Sydney
Here are three new Google Abstracts -- images I've selected from Google Earth because they are (a) satisfying as abstract art, and (b) unrecognizable as aerial photos. More such abstracts here and here. A fuller explanation of the concept is here.
In each case I've provided the lat-long and eye-altitude coordinates you can use to find the original on Google Maps or Google Earth. (You can copy these directly into the search bar, then zoom in or out to match the eye altitude.) It's fun and educational to zoom around in the vicinity, discovering the vertiginous edge where geography surrenders to abstraction.
(Click any pic to enlarge.)
This is an area of the Australian outback with sand dunes trending northwest to southeast in regular parallel rows, redolent of this recent post. Interior Australia is full of fertile landscapes for Google Abstracts, because there are no human marks and, over large areas, no evident watercourses. In this case, the parallel channels between the dunes must serve the fleeting purposes of drainage. (24 45 49.97 S, 135 14 59.16 E, eye altitude 51.32 km.)
Is that a pelican or a swan in the upper right?

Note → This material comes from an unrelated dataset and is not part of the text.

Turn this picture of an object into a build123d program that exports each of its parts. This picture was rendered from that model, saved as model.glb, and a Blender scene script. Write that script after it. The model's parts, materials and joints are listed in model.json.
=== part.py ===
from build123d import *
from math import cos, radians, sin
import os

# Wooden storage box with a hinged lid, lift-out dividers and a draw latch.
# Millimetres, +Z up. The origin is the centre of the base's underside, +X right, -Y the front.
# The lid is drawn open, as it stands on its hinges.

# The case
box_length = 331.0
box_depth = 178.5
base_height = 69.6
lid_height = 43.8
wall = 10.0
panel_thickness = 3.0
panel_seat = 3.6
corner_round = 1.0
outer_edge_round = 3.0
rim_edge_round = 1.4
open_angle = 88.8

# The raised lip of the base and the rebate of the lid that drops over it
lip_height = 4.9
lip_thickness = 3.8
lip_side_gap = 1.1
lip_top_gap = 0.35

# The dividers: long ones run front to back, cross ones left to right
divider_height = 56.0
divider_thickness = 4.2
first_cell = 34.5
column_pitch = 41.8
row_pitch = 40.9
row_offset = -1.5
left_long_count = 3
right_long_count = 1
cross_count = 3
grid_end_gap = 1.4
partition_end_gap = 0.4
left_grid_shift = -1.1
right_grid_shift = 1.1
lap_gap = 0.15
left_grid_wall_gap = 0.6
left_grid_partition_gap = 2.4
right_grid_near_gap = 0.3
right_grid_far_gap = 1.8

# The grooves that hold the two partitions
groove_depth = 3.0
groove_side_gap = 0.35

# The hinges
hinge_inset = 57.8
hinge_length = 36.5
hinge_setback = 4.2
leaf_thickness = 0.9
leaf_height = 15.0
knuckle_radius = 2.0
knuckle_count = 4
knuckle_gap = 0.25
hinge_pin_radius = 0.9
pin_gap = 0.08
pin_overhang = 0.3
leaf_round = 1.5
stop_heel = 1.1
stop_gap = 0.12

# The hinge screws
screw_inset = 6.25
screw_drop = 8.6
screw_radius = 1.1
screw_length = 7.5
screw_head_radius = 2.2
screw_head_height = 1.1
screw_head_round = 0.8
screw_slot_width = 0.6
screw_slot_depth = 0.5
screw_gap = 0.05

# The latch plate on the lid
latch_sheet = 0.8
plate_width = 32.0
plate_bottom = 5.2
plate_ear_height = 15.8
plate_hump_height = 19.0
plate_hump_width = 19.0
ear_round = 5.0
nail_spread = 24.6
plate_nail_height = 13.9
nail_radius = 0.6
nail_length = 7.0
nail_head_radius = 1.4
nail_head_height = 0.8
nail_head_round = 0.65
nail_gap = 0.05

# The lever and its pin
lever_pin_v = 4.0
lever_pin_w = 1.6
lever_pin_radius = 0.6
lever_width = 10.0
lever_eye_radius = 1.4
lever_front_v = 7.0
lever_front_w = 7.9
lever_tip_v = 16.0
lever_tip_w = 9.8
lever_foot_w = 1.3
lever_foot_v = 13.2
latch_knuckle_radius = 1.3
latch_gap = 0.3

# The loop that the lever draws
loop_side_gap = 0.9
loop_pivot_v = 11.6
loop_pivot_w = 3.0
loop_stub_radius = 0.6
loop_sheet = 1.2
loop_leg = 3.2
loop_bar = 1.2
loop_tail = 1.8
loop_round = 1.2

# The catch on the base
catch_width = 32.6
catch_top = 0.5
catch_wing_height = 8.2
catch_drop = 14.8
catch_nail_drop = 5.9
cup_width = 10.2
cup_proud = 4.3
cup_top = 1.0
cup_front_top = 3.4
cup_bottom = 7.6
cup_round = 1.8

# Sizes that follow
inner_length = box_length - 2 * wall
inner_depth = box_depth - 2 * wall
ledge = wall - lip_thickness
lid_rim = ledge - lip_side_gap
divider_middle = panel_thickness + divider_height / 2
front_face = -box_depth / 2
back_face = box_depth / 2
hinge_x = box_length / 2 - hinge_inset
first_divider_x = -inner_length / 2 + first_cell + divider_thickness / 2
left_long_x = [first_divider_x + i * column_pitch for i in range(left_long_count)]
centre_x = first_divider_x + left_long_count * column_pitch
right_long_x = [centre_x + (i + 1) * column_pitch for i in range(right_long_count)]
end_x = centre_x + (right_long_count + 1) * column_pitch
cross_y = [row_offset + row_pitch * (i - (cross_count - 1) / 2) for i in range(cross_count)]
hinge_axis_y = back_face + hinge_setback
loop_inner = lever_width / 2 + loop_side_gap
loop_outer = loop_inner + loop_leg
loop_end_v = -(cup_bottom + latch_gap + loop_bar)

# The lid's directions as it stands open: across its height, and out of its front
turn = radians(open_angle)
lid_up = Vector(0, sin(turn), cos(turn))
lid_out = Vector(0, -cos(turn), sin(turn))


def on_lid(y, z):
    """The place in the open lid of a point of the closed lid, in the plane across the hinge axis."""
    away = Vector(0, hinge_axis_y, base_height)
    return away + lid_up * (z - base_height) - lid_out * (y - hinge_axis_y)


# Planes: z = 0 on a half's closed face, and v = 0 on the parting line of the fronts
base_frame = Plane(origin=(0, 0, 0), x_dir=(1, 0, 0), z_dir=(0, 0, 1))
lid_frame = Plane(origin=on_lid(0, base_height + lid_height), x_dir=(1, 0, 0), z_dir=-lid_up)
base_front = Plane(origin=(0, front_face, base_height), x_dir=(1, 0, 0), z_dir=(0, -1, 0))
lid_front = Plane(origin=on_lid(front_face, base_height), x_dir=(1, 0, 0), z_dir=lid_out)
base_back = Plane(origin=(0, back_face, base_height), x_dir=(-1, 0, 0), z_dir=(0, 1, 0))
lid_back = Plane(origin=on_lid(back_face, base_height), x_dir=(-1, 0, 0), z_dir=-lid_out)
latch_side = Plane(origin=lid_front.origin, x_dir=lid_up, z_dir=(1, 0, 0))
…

These cloudlike forms are masses of barely-submerged sand in the Wadden Sea, which lies between the Dutch mainland and its outer barrier islands. (53 07 56.77 N, 5 15 03.91 E, eye altitude 13.40 km)
Finally, this one is almost cheating. Its interest comes from the inevitable photo-seams that occur all over Google Earth, where pictures taken at different times, with different weather etc, are spliced together. Here, the splices all seem to be rushing to a point, half-erasing the undersea mountains in the lower part of the image.
It's the Arctic Ocean, of course, with the North Pole near the top center of the image. This exact image is 89 35 57.20 N, 125 05 27.07 W, eye altitude 141.36 km)
Find your own!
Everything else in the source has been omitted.